Not at all. I've done a _lot_ of three-phase work. The only time you
will find 208 phase-to-phase is in a "208-wye-120" system, where there
is indeed three phases of 208 phase-to-phase, but also three
120-to-neutral legs available for lighting circuits. Usually used as
a way to keep phases balanced in buildings with a predominance of
lighting circuits, rather than a predominance of motor-type loads.
All three hots _are_ equal in a normal 220/230/240 three-phase system.

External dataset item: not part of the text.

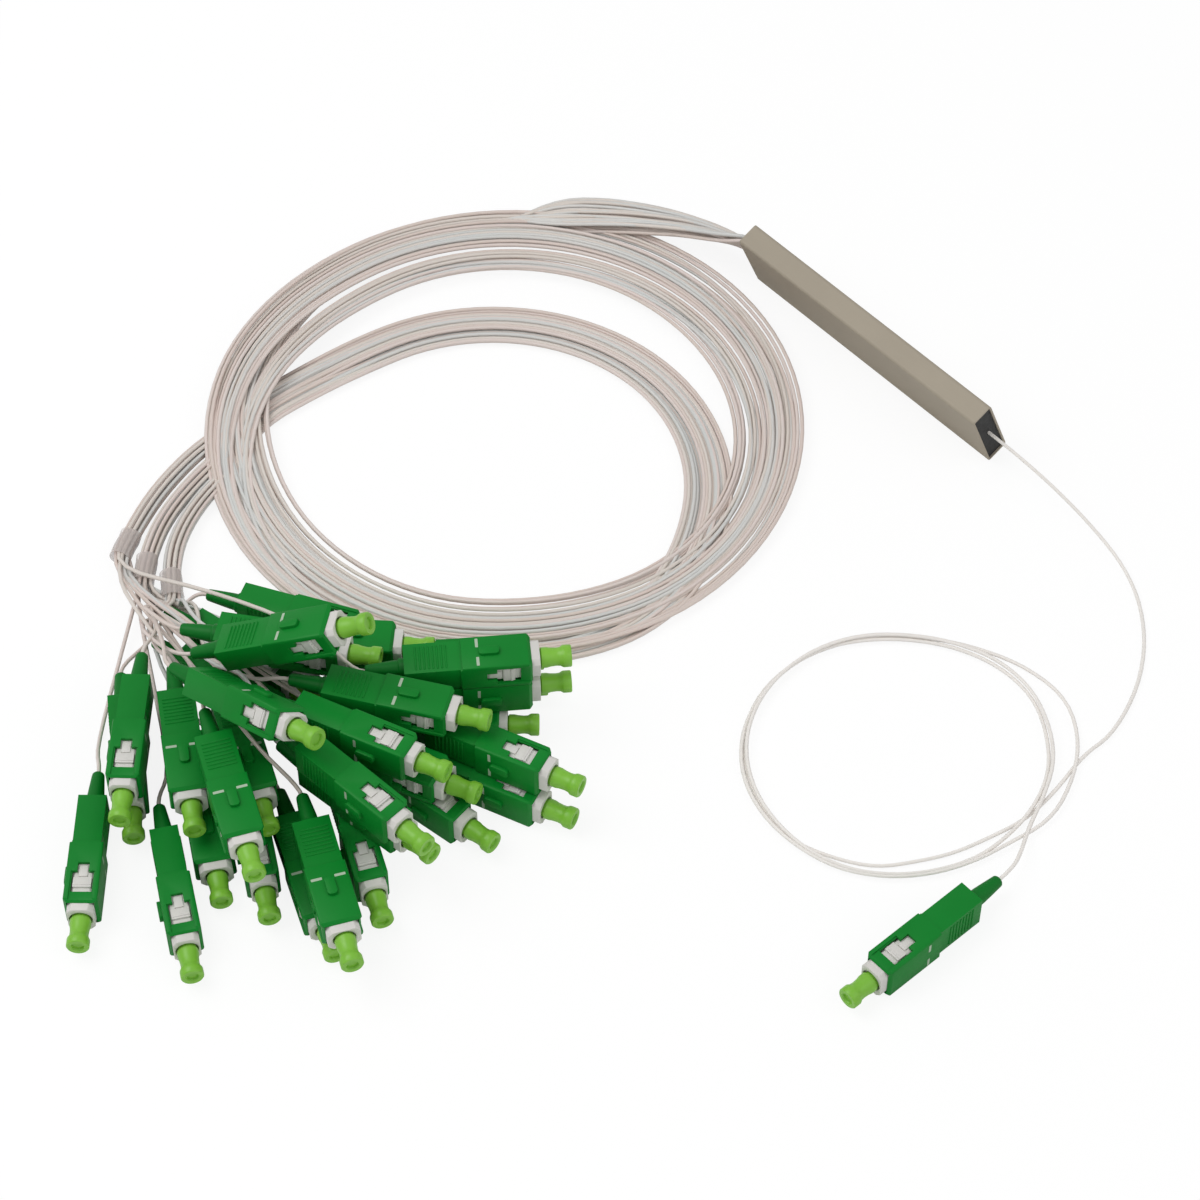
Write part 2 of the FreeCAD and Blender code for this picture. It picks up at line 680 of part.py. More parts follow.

One of the legs is tapped midway to give two 110/120 phases to
neutral. A normal house has just one leg of the 220 (230/240) brought
in with a center-tap. Adding the third phase is a simple matter of
adding another connection to the transformer and bringing it into the
house. (And then adding a third phase to the power panel, the
metering system, and the branch subsystem.) Everything else can stay
the same. Really! And again, the 208 volts is found from this new
third phase to neutral. Phase-to-phase (A-B, B-C, C-A) is 240; phases
A-to-neutral and B-to-neutral is 120; C-to-neutral is 208. If the
actual phase-to-phase voltage is 220, then C-to-neutral will be 190
volts and phases A- and B-to-neutral is 110.
HTH.
Donald.
> From: Joe Flake <flake@a3115jmf.atl.hp.com>
> Date: Thu, 11 Oct 2001 16:59:04 EDT
>
>
> Donald said:
> > 208 is
> > actually found as the odd leg to neutral on a three-phase system, with
> > 110/120 to neutral on the other two legs (and 220/230 from
> > phase-to-phase on all three phases.) If you have two 120v single
> > phase circuits everywhere, then you have 220 single phase too.
>
> I think 208 is any hot to any other hot in the typical 3-phase voltages,
> with 110 being any hot to ground. All three hots are equal.
>
> 220/230/240 is the nominal value for hot to hot in a single phase
> installation.
>
> Am I showing my age by referring to "110/220"? Almost everything calls
> it "120/240" now.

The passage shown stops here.